═════ Given material

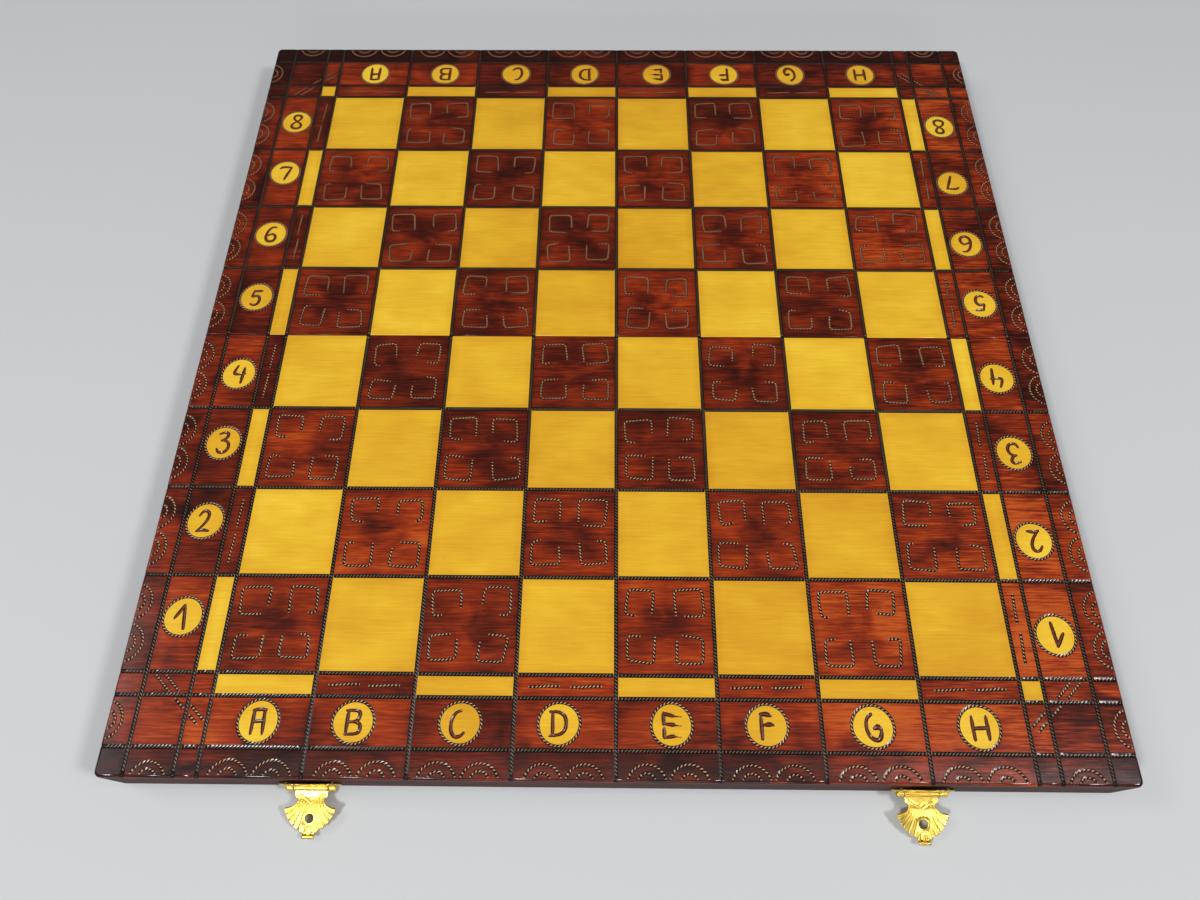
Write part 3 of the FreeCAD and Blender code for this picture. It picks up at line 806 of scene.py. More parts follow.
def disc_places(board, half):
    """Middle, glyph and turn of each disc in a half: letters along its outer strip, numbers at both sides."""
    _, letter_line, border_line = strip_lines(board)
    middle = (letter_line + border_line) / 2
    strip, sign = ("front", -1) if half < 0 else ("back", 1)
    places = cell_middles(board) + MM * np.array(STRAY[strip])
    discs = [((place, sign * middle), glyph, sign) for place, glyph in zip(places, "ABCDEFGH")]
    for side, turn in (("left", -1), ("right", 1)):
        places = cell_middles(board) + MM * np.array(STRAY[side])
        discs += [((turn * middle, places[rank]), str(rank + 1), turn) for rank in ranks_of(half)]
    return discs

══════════

Exercise description - Your task is to repeat each line of the material exactly.

The completed task -
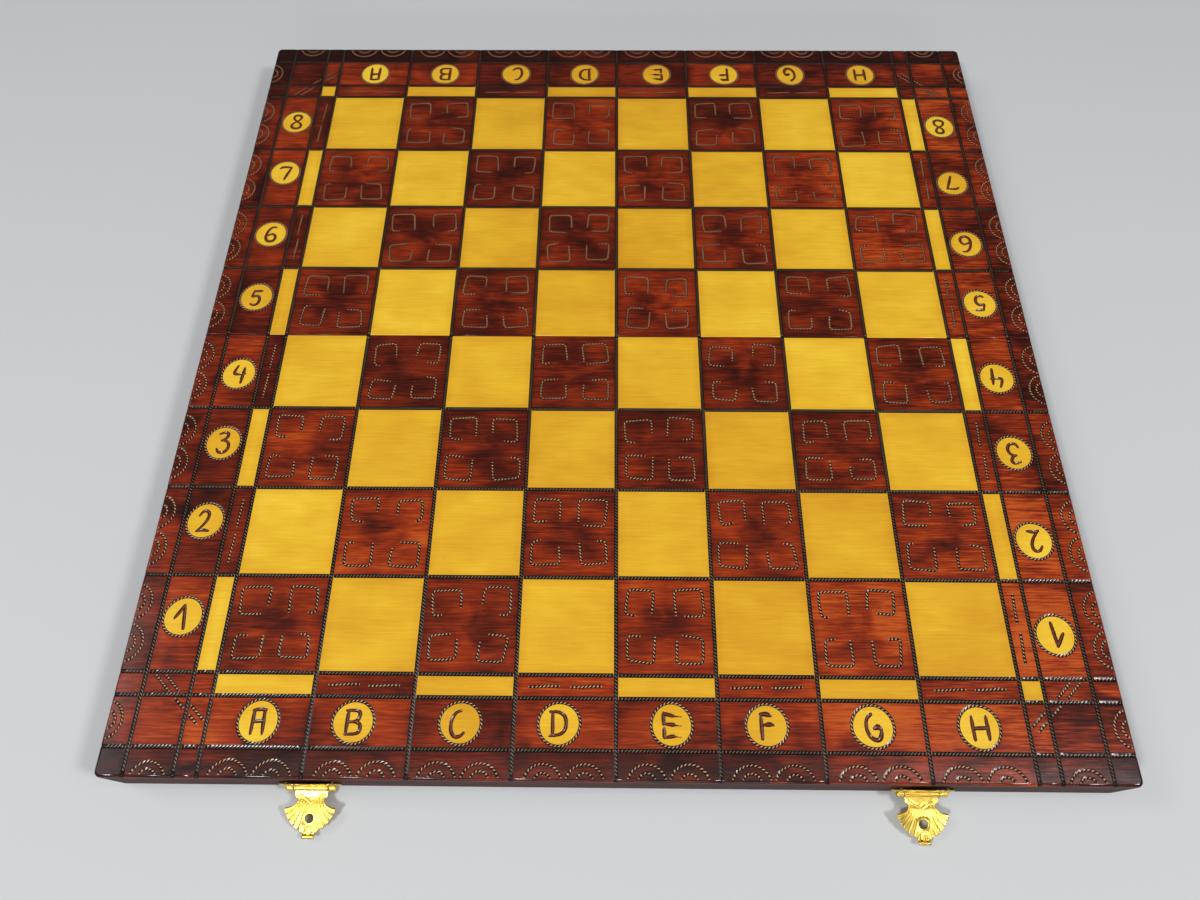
Write part 3 of the FreeCAD and Blender code for this picture. It picks up at line 806 of scene.py. More parts follow.
def disc_places(board, half):
    """Middle, glyph and turn of each disc in a half: letters along its outer strip, numbers at both sides."""
    _, letter_line, border_line = strip_lines(board)
    middle = (letter_line + border_line) / 2
    strip, sign = ("front", -1) if half < 0 else ("back", 1)
    places = cell_middles(board) + MM * np.array(STRAY[strip])
    discs = [((place, sign * middle), glyph, sign) for place, glyph in zip(places, "ABCDEFGH")]
    for side, turn in (("left", -1), ("right", 1)):
        places = cell_middles(board) + MM * np.array(STRAY[side])
        discs += [((turn * middle, places[rank]), str(rank + 1), turn) for rank in ranks_of(half)]
    return discs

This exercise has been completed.